Bureau of Diplomatic Security
February 19, 2004
The Role of Marines in Embassy Security
Marine Security Guards (MSGs) provide a 24-hour, daily cleared American presence at designated U.S. diplomatic missions around the world. Their primary mission is to prevent the compromise of classified information and equipment vital to the national security of the United States. The secondary mission of MSGs is to protect U.S. citizens and U.S. Government property located within designated diplomatic and consular premises during exigent circumstances. Under certain emergency situations, they also provide special protective services to the ambassador or chief of mission.
Currently more than 130 MSG detachments with more than 1,200 officers and enlisted men and women are assigned to diplomatic missions throughout the world. Additional MSG detachments are scheduled to activate over the next several years. Most of these new detachments will be in Africa, Europe, and the Middle East.

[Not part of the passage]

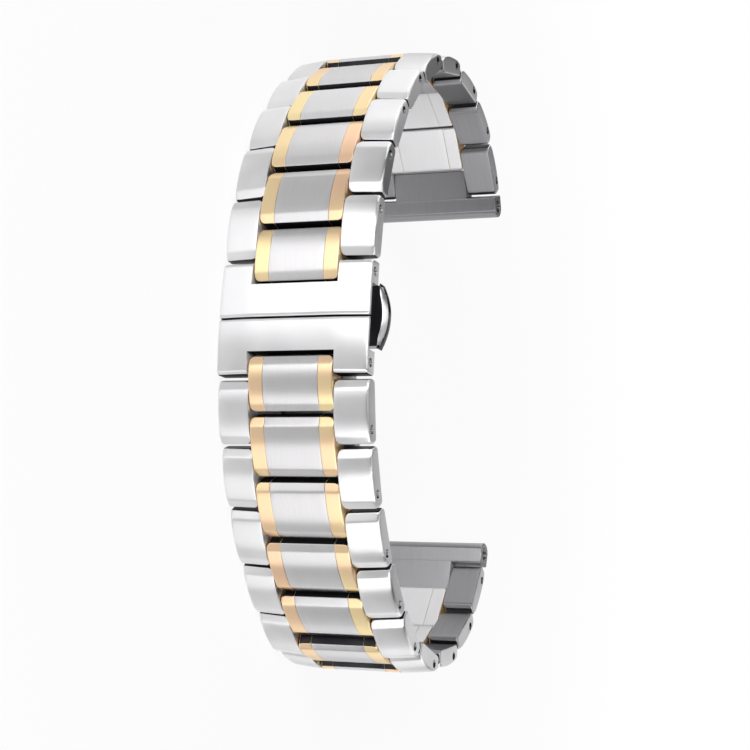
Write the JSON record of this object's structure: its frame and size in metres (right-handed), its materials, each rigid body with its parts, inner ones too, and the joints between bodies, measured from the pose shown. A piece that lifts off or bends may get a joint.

The relationship between the Department of State and the U.S. Marine Corps is nearly as old as the corps itself. For over 200 years, Marines have served at the request of various Secretaries of State. After World War II, an alert, disciplined force was needed to protect American embassies, consulates, and legations throughout the world. In 1947, a proposal was made that the Department of War furnish Marine Corps personnel for Foreign Service guard duty under the provisions of the Foreign Service Act of 1946. A formal Memorandum of Agreement was signed between the Department of State and the Secretary of the Navy on December 15, 1948, and 83 Marines were deployed to overseas missions. During the first year of the MSG program, 36 detachments were deployed worldwide.
The Marines Security Guard Program has earned the highest respect from their Foreign Service colleagues for their professionalism and dedication to duty.